Starting at the first line of the data below, write out each line exactly until you reach the line containing "drift_value = drift_tone.outputs[0]", and include that line too.

* BEGIN Material provided *

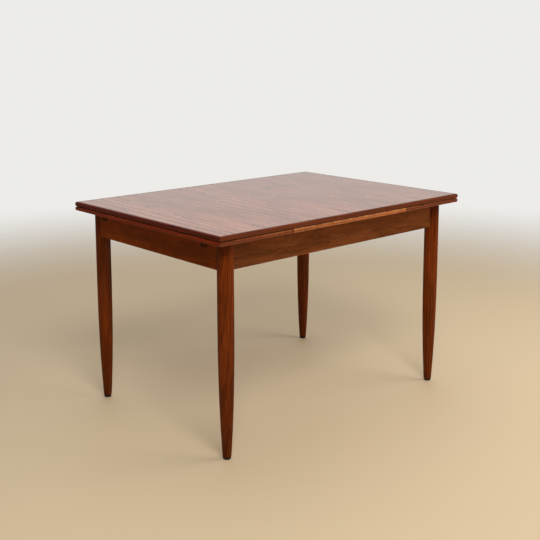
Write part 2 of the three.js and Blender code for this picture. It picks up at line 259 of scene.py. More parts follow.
    # Ring bands of uneven width, and thin dark lines where a ring ends
    band = add(tree, "ShaderNodeTexNoise", {
        "W": rings.outputs["Value"], "Scale": 1.0, "Detail": 3.0, "Roughness": 0.62},
        noise_dimensions="1D")
    band_ramp = add(tree, "ShaderNodeMapRange", {
        "Value": band.outputs["Fac"], "From Min": 0.34, "From Max": 0.68})
    ring_edge = add(tree, "ShaderNodeTexNoise", {
        "W": rings.outputs["Value"], "Scale": 2.3, "Detail": 2.0, "Roughness": 0.5},
        noise_dimensions="1D")
    edge_ramp = add(tree, "ShaderNodeMapRange", {
        "Value": ring_edge.outputs["Fac"], "From Min": 0.68 - line_share * 0.6,
        "From Max": 0.78 - line_share * 0.6})
    # Slow drift of tone
    drift_stretch = add(tree, "ShaderNodeMapping", {
        "Vector": slow.outputs["Vector"], "Scale": DRIFT_SCALE})
    drift = add(tree, "ShaderNodeTexNoise", {
        "Vector": drift_stretch.outputs["Vector"], "Scale": 1.0, "Detail": 3.0, "Roughness": 0.55})
    drift_tone = add(tree, "ShaderNodeMapRange", {
        "Value": drift.outputs["Fac"], "From Min": 0.3, "From Max": 0.7,
        "To Min": 1.0 - shade, "To Max": 1.0 + shade})
    # Each mirrored leaf of veneer takes the light a little differently
    if flitch_mm:
        count = add(tree, "ShaderNodeMath", {0: across, 1: 1.0 / (flitch_mm * MM)},
                    operation="MULTIPLY")
        leaf = add(tree, "ShaderNodeMath", {0: count.outputs["Value"]}, operation="FLOOR")
        leaf_chance = add(tree, "ShaderNodeTexWhiteNoise", {"W": leaf.outputs["Value"]},
                          noise_dimensions="1D")
        leaf_tone = add(tree, "ShaderNodeMapRange", {
            "Value": leaf_chance.outputs["Value"], "To Min": 1.0 - LEAF_DIFFERENCE,
            "To Max": 1.0 + LEAF_DIFFERENCE})
        drift_tone = add(tree, "ShaderNodeMath", {
            0: drift_tone.outputs["Result"], 1: leaf_tone.outputs["Result"]},
            operation="MULTIPLY")
    drift_value = drift_tone.outputs[0]

    # The dark lines come and go along the grain, and crowd together where the wood is darker
    fade_place = add(tree, "ShaderNodeCombineXYZ", {
        "X": along, "Y": rings.outputs["Value"], "Z": deep})
    fade_stretch = add(tree, "ShaderNodeMapping", {
        "Vector": fade_place.outputs["Vector"], "Scale": LINE_FADE_SCALE})
    fade = add(tree, "ShaderNodeTexNoise", {
        "Vector": fade_stretch.outputs["Vector"], "Scale": 1.0, "Detail": 3.0, "Roughness": 0.6})
    fade_ramp = add(tree, "ShaderNodeMapRange", {
        "Value": fade.outputs["Fac"], "From Min": 0.36, "From Max": 0.58,
        "To Min": 0.15 * lines, "To Max": lines})
    crowd = add(tree, "ShaderNodeMapRange", {
        "Value": drift.outputs["Fac"], "From Min": 0.4, "From Max": 0.6,
        "To Min": 1.15, "To Max": 0.35})
    line_strength = add(tree, "ShaderNodeMath", {
        0: fade_ramp.outputs["Result"], 1: crowd.outputs["Result"]}, operation="MULTIPLY")
    edge_share = add(tree, "ShaderNodeMath", {
        0: edge_ramp.outputs["Result"], 1: line_strength.outputs["Value"]}, operation="MULTIPLY")

    # Fibres, drawn coarser than real ones so that they show
    fibre_place = add(tree, "ShaderNodeCombineXYZ", {"X": along, "Y": bent, "Z": deep})
    fibre_stretch = add(tree, "ShaderNodeMapping", {
        "Vector": fibre_place.outputs["Vector"],
        "Scale": (FIBRE_LENGTH_SCALE, 1.0 / (fibre_mm * MM), 1.0 / (fibre_mm * MM))})
    fibres = add(tree, "ShaderNodeTexNoise", {
        "Vector": fibre_stretch.outputs["Vector"], "Scale": 1.0, "Detail": 4.0, "Roughness": 0.65})
    fibre_tone = add(tree, "ShaderNodeMapRange", {
        "Value": fibres.outputs["Fac"], "From Min": 0.3, "From Max": 0.7,
        "To Min": 1.0 - fibre, "To Max": 1.0 + fibre * 0.6})

    # Open pores, as dark dashes
    pore_stretch = add(tree, "ShaderNodeMapping", {
        "Vector": fibre_place.outputs["Vector"], "Scale": PORE_SCALE})
    pore = add(tree, "ShaderNodeTexNoise", {
        "Vector": pore_stretch.outputs["Vector"], "Scale": 1.0, "Detail": 1.0, "Roughness": 0.5})
    pore_mark = add(tree, "ShaderNodeMapRange", {
        "Value": pore.outputs["Fac"], "From Min": 0.6, "From Max": 0.74,
        "To Min": 1.0, "To Max": 1.0 - pores})

    bands = add(tree, "ShaderNodeMix", {
        "Factor": band_ramp.outputs["Result"], 6: linear(early), 7: linear(late)}, data_type="RGBA")
    lined = add(tree, "ShaderNodeMix", {
        "Factor": edge_share.outputs["Value"], 6: bands.outputs[2], 7: linear(line)},
        data_type="RGBA")
    tone = add(tree, "ShaderNodeMath", {
        0: fibre_tone.outputs["Result"], 1: pore_mark.outputs["Result"]}, operation="MULTIPLY")
    tones = add(tree, "ShaderNodeMath", {0: tone.outputs["Value"], 1: drift_value},
                operation="MULTIPLY")
    if knots:
        heart = add(tree, "ShaderNodeMapRange", {
            "Value": spot.outputs["Distance"], "From Min": 0.014, "From Max": 0.045,
            "To Min": 0.85, "To Max": 0.0})
        dark = add(tree, "ShaderNodeMath", {0: heart.outputs["Result"], 1: chosen.outputs["Value"]},
                   operation="MULTIPLY")
        keep = add(tree, "ShaderNodeMath", {0: 1.0, 1: dark.outputs["Value"]}, operation="SUBTRACT")
        tones = add(tree, "ShaderNodeMath", {0: tones.outputs["Value"], 1: keep.outputs["Value"]},
                    operation="MULTIPLY")
    coloured = add(tree, "ShaderNodeVectorMath", {
        0: lined.outputs[2], "Scale": tones.outputs["Value"]}, operation="SCALE")

    # Arrises are rubbed lighter by hands and cloths, in patches; the lighter colour also stands as
    # a painted highlight on the rounded arrises
    edge = add(tree, "ShaderNodeAttribute", attribute_name="wear_and_highlight", attribute_type="GEOMETRY")
    rubbed = add(tree, "ShaderNodeTexNoise", {
        "Vector": place.outputs["Object"], "Scale": RUB_SCALE, "Detail": 3.0, "Roughness": 0.65})
    rub_ramp = add(tree, "ShaderNodeMapRange", {
        "Value": rubbed.outputs["Fac"], "From Min": 0.42, "From Max": 0.66,
        "To Min": 0.1, "To Max": 0.7})
    rub_and_highlight = add(tree, "ShaderNodeMath", {0: edge.outputs["Fac"], 1: rub_ramp.outputs["Result"]},
              operation="MULTIPLY")
    rubbed_and_highlit_wood = add(tree, "ShaderNodeMix", {
        "Factor": rub_and_highlight.outputs["Value"], 6: coloured.outputs["Vector"], 7: linear(worn_and_highlit_colour)},
        data_type="RGBA")
    # Grooves between boards hold old polish and dust, so they are darker; the same darkening also
    # paints shade in the groove under the top and low on the legs
    grime_and_shade = add(tree, "ShaderNodeAttribute", attribute_name="grime_and_shade", attribute_type="GEOMETRY")
    clean_and_lit = add(tree, "ShaderNodeMapRange", {
        "Value": grime_and_shade.outputs["Fac"], "To Min": 1.0, "To Max": 0.15})
    grimed_and_shaded = add(tree, "ShaderNodeVectorMath", {
        0: rubbed_and_highlit_wood.outputs[2], "Scale": clean_and_lit.outputs["Result"]}, operation="SCALE")
    tree.links.new(grimed_and_shaded.outputs["Vector"], shader.inputs["Base Color"])

    # Handled finish: slightly uneven gloss, duller where the pores are open
    worn = add(tree, "ShaderNodeTexNoise", {
        "Vector": place.outputs["Object"], "Scale": GLOSS_SCALE, "Detail": 3.0, "Roughness": 0.6})
    gloss = add(tree, "ShaderNodeMapRange", {
        "Value": worn.outputs["Fac"], "From Min": 0.3, "From Max": 0.7,
        "To Min": roughness[0], "To Max": roughness[1]})
    tree.links.new(gloss.outputs["Result"], shader.inputs["Roughness"])
    relief = add(tree, "ShaderNodeMath", {0: tone.outputs["Value"], 1: 0.5}, operation="MULTIPLY")
    raised = add(tree, "ShaderNodeBump", {
        "Height": relief.outputs["Value"], "Strength": bump, "Distance": RELIEF})
    tree.links.new(raised.outputs["Normal"], shader.inputs["Normal"])
    shader.inputs["IOR"].default_value = 1.5
    shader.inputs["Specular IOR Level"].default_value = specular
    shader.inputs["Coat Weight"].default_value = coat
    shader.inputs["Coat Roughness"].default_value = coat_roughness
    shader.inputs["Coat IOR"].default_value = 1.5
    return material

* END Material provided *

#### The response
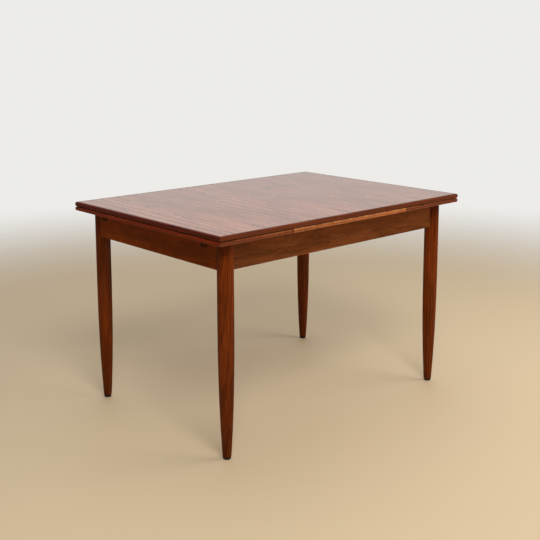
Write part 2 of the three.js and Blender code for this picture. It picks up at line 259 of scene.py. More parts follow.
    # Ring bands of uneven width, and thin dark lines where a ring ends
    band = add(tree, "ShaderNodeTexNoise", {
        "W": rings.outputs["Value"], "Scale": 1.0, "Detail": 3.0, "Roughness": 0.62},
        noise_dimensions="1D")
    band_ramp = add(tree, "ShaderNodeMapRange", {
        "Value": band.outputs["Fac"], "From Min": 0.34, "From Max": 0.68})
    ring_edge = add(tree, "ShaderNodeTexNoise", {
        "W": rings.outputs["Value"], "Scale": 2.3, "Detail": 2.0, "Roughness": 0.5},
        noise_dimensions="1D")
    edge_ramp = add(tree, "ShaderNodeMapRange", {
        "Value": ring_edge.outputs["Fac"], "From Min": 0.68 - line_share * 0.6,
        "From Max": 0.78 - line_share * 0.6})
    # Slow drift of tone
    drift_stretch = add(tree, "ShaderNodeMapping", {
        "Vector": slow.outputs["Vector"], "Scale": DRIFT_SCALE})
    drift = add(tree, "ShaderNodeTexNoise", {
        "Vector": drift_stretch.outputs["Vector"], "Scale": 1.0, "Detail": 3.0, "Roughness": 0.55})
    drift_tone = add(tree, "ShaderNodeMapRange", {
        "Value": drift.outputs["Fac"], "From Min": 0.3, "From Max": 0.7,
        "To Min": 1.0 - shade, "To Max": 1.0 + shade})
    # Each mirrored leaf of veneer takes the light a little differently
    if flitch_mm:
        count = add(tree, "ShaderNodeMath", {0: across, 1: 1.0 / (flitch_mm * MM)},
                    operation="MULTIPLY")
        leaf = add(tree, "ShaderNodeMath", {0: count.outputs["Value"]}, operation="FLOOR")
        leaf_chance = add(tree, "ShaderNodeTexWhiteNoise", {"W": leaf.outputs["Value"]},
                          noise_dimensions="1D")
        leaf_tone = add(tree, "ShaderNodeMapRange", {
            "Value": leaf_chance.outputs["Value"], "To Min": 1.0 - LEAF_DIFFERENCE,
            "To Max": 1.0 + LEAF_DIFFERENCE})
        drift_tone = add(tree, "ShaderNodeMath", {
            0: drift_tone.outputs["Result"], 1: leaf_tone.outputs["Result"]},
            operation="MULTIPLY")
    drift_value = drift_tone.outputs[0]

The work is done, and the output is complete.